- _Dataset entries_:

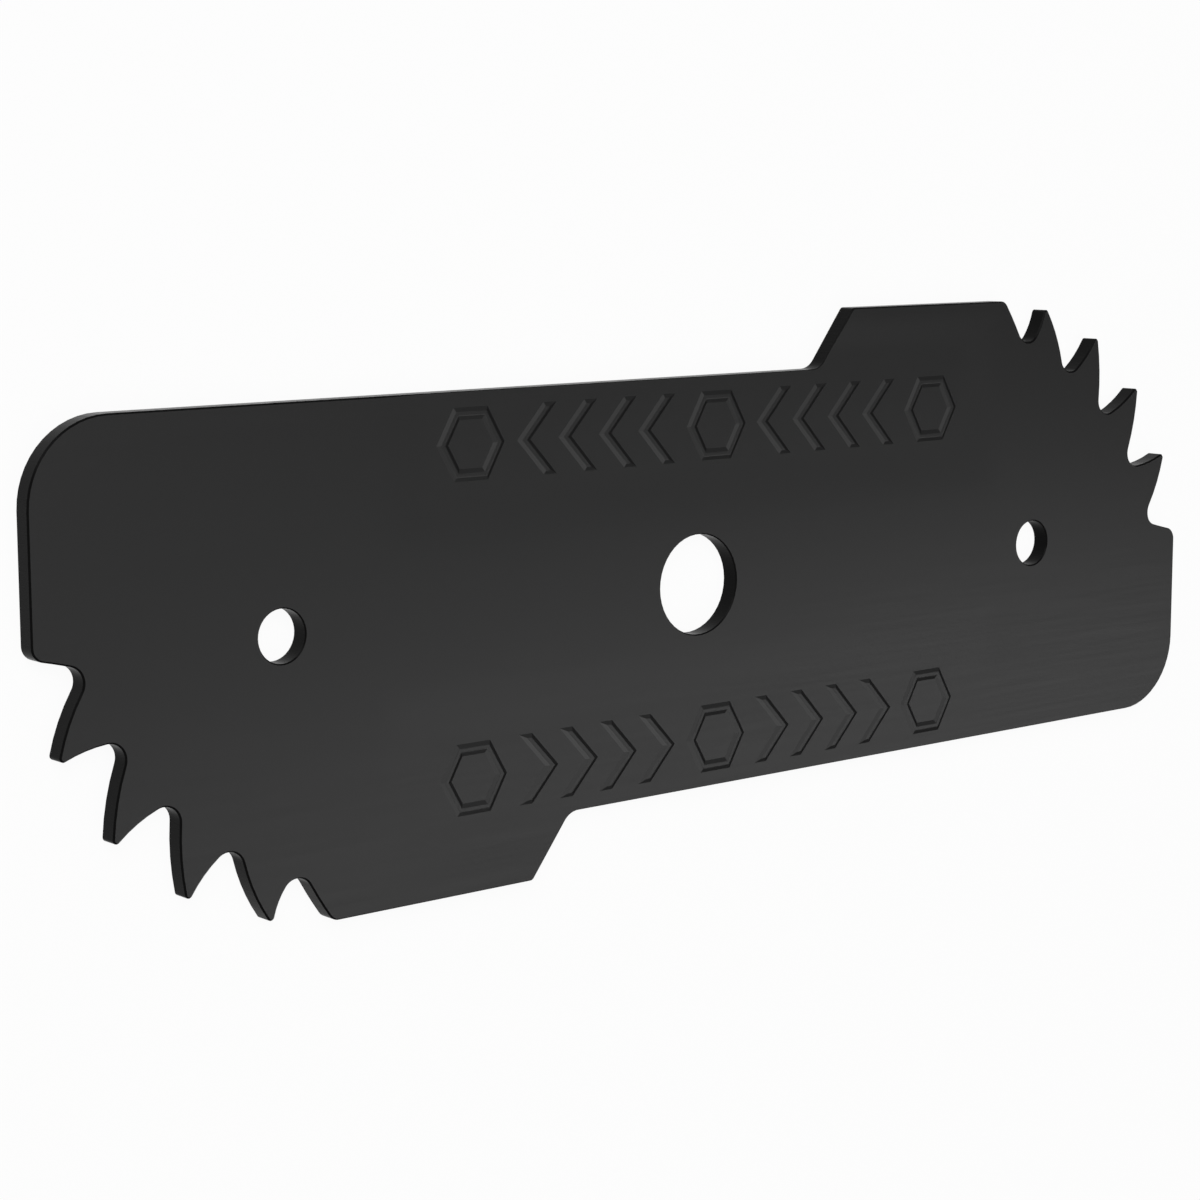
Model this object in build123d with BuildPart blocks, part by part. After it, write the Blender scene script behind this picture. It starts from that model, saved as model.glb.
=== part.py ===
from build123d import *
from math import cos, radians, sin, tan
import os

# Lawn edger blade: one flat piece of stamped sheet steel that spins about its middle hole.
# The two ends are alike, half a turn apart, so one half outline is drawn and turned about.
# It lies with its marked face up: +X along its length, +Z up, and the origin at the centre
# of the spindle hole on the face that it rests on. All sizes are in millimetres.

# Sheet and bar
length = 190.5
thickness = 2.35
narrow_half_width = 26.5
wide_half_width = 34.3
plain_corner_radius = 10.0
edge_break = 0.2

# Step from the narrow edge up to the wide one
step_foot_x = 21.3
step_angle = 52.5
step_foot_radius = 2.7
step_head_radius = 0.7

# Saw tips, on a round corner that runs into the wide edge and the end
tip_circle_radius = 37.3
last_tip_angle = 3.65
tip_pitch_angle = 18.7
tip_radius = 0.5
first_gullet_lead = 0.85
first_gullet_edge_radius = 1.6
end_corner_radius = 1.7

# Gullets between the tips, deepest on the diagonal of the corner
diagonal_angle = 45.0
valley_circle_radius = 51.0
valley_depth = 9.8
middle_valley_angle = 45.5
valley_pitch_angle = 10.65
gullet_radius = 2.0

# Flanks of each gullet, from the wide edge round to the end. A gullet runs down the bulging
# back of one tooth and up the hollow face of the next, which leads as the blade turns.
tooth_back_radii = (50.0, 22.0, 31.0, 29.5, 23.0)
tooth_face_radii = (9.0, 15.5, 17.0, 17.5, 80.0)

# Holes
spindle_hole_diameter = 12.9
side_hole_diameter = 6.35
side_hole_spacing = 127.0
hole_edge_break = 0.15


def on_circle(centre, radius, angle):
    """The point of a circle at an angle in degrees from +X."""
    return centre + Vector(radius * cos(radians(angle)), radius * sin(radians(angle)))


# Corners of the plain part of the half outline
half_length = length / 2
step_run = (wide_half_width - narrow_half_width) / tan(radians(step_angle))
plain_corner = Vector(-half_length, narrow_half_width)
step_foot = Vector(step_foot_x, narrow_half_width)
step_head = Vector(step_foot_x + step_run, wide_half_width)

# Tips and valleys as they stand before they are rounded, from the wide edge round to the end.
# The first gullet starts on the wide edge, a little ahead of the round corner.
gullet_count = len(tooth_back_radii)
tip_centre = Vector(half_length - tip_circle_radius, wide_half_width - tip_circle_radius)
wide_edge_end = Vector(tip_centre.X - first_gullet_lead, wide_half_width)
last_tip = on_circle(tip_centre, tip_circle_radius, last_tip_angle)
end_corner = Vector(half_length, last_tip.Y)
saw_tips = [
    on_circle(tip_centre, tip_circle_radius, last_tip_angle + tip_pitch_angle * steps)
    for steps in reversed(range(1, gullet_count))
]
tips = [wide_edge_end, *saw_tips, end_corner]

valley_centre_shift = valley_circle_radius + valley_depth - tip_circle_radius
valley_centre = on_circle(tip_centre, -valley_centre_shift, diagonal_angle)
first_valley_angle = middle_valley_angle + valley_pitch_angle * (gullet_count - 1) / 2
valleys = [
    on_circle(valley_centre, valley_circle_radius, first_valley_angle - valley_pitch_angle * steps)
    for steps in range(gullet_count)
]


def corners_at(sketch, points):
    """The sketch's corners at these points and at the same points half a turn round."""
    both_ends = points + [point * -1 for point in points]
    return [sketch.vertices().sort_by_distance(point)[0] for point in both_ends]


with BuildPart() as edger_blade:
    with BuildSketch() as blank:
        with BuildLine() as outline:
            Polyline(end_corner * -1, plain_corner, step_foot, step_head, wide_edge_end)
            for place, valley in enumerate(valleys):
                RadiusArc(tips[place], valley, tooth_back_radii[place])
                RadiusArc(valley, tips[place + 1], -tooth_face_radii[place])
            add(outline.line, rotation=180)
        make_face()
        fillet(corners_at(blank, [plain_corner]), plain_corner_radius)
        fillet(corners_at(blank, [step_foot]), step_foot_radius)
        fillet(corners_at(blank, [step_head]), step_head_radius)
        fillet(corners_at(blank, [wide_edge_end]), first_gullet_edge_radius)
        fillet(corners_at(blank, [end_corner]), end_corner_radius)
        fillet(corners_at(blank, valleys), gullet_radius)
        fillet(corners_at(blank, saw_tips), tip_radius)

        Circle(spindle_hole_diameter / 2, mode=Mode.SUBTRACT)
        with GridLocations(side_hole_spacing, 0, 2, 1):
            Circle(side_hole_diameter / 2, mode=Mode.SUBTRACT)
    extrude(amount=thickness)

    # The punches break the edges on the face that they enter
    top_face = edger_blade.faces().sort_by(Axis.Z)[-1]
    chamfer(top_face.outer_wire().edges(), edge_break)
    hole_rims = edger_blade.faces().sort_by(Axis.Z)[-1].inner_wires().edges()
    chamfer(hole_rims, hole_edge_break)

edger_blade.part.label = "edger_blade"

os.makedirs("parts", exist_ok=True)
export_step(edger_blade.part, "parts/edger_blade.step")
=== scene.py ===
from math import atan2, cos, degrees, hypot, pi, radians, sin

import bmesh
import bpy
from mathutils import Matrix, Quaternion, Vector


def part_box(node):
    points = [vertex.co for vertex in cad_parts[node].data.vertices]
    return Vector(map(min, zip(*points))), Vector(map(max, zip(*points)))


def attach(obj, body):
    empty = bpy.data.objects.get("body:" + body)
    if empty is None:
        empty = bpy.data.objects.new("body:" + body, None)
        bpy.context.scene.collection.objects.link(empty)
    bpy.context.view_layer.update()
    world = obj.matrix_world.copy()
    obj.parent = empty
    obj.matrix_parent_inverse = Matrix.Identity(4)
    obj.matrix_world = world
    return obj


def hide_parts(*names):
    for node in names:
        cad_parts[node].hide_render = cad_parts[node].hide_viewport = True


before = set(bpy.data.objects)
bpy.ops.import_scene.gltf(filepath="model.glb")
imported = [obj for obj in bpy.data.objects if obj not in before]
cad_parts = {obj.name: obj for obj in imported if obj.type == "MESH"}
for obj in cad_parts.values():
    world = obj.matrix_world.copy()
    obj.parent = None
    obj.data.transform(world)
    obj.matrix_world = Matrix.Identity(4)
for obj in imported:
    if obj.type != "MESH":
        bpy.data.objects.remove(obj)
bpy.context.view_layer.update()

# The blade is one flat bar of hardened sheet steel. It is punched from a strip together with its
# teeth and three holes, which the CAD solid gives, and a die coins two rows of marks in one face
# before the coating. Its sizes here are in millimetres.
MM = 0.001
sheet_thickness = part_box("edger_blade")[1].z / MM

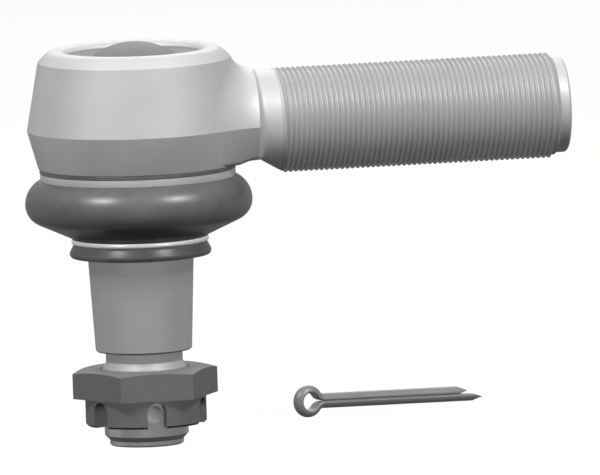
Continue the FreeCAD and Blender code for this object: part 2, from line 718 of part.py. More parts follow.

- _PROBLEM_: Reproduce only the lines from the one containing "Circle(spindle_hole_diameter / 2, mode=Mode.SUBTRACT)" through the one containing "obj.parent = empty", inclusive of both.

- _CORRECT RESULT_:
        Circle(spindle_hole_diameter / 2, mode=Mode.SUBTRACT)
        with GridLocations(side_hole_spacing, 0, 2, 1):
            Circle(side_hole_diameter / 2, mode=Mode.SUBTRACT)
    extrude(amount=thickness)

    # The punches break the edges on the face that they enter
    top_face = edger_blade.faces().sort_by(Axis.Z)[-1]
    chamfer(top_face.outer_wire().edges(), edge_break)
    hole_rims = edger_blade.faces().sort_by(Axis.Z)[-1].inner_wires().edges()
    chamfer(hole_rims, hole_edge_break)

edger_blade.part.label = "edger_blade"

os.makedirs("parts", exist_ok=True)
export_step(edger_blade.part, "parts/edger_blade.step")
=== scene.py ===
from math import atan2, cos, degrees, hypot, pi, radians, sin

import bmesh
import bpy
from mathutils import Matrix, Quaternion, Vector


def part_box(node):
    points = [vertex.co for vertex in cad_parts[node].data.vertices]
    return Vector(map(min, zip(*points))), Vector(map(max, zip(*points)))


def attach(obj, body):
    empty = bpy.data.objects.get("body:" + body)
    if empty is None:
        empty = bpy.data.objects.new("body:" + body, None)
        bpy.context.scene.collection.objects.link(empty)
    bpy.context.view_layer.update()
    world = obj.matrix_world.copy()
    obj.parent = empty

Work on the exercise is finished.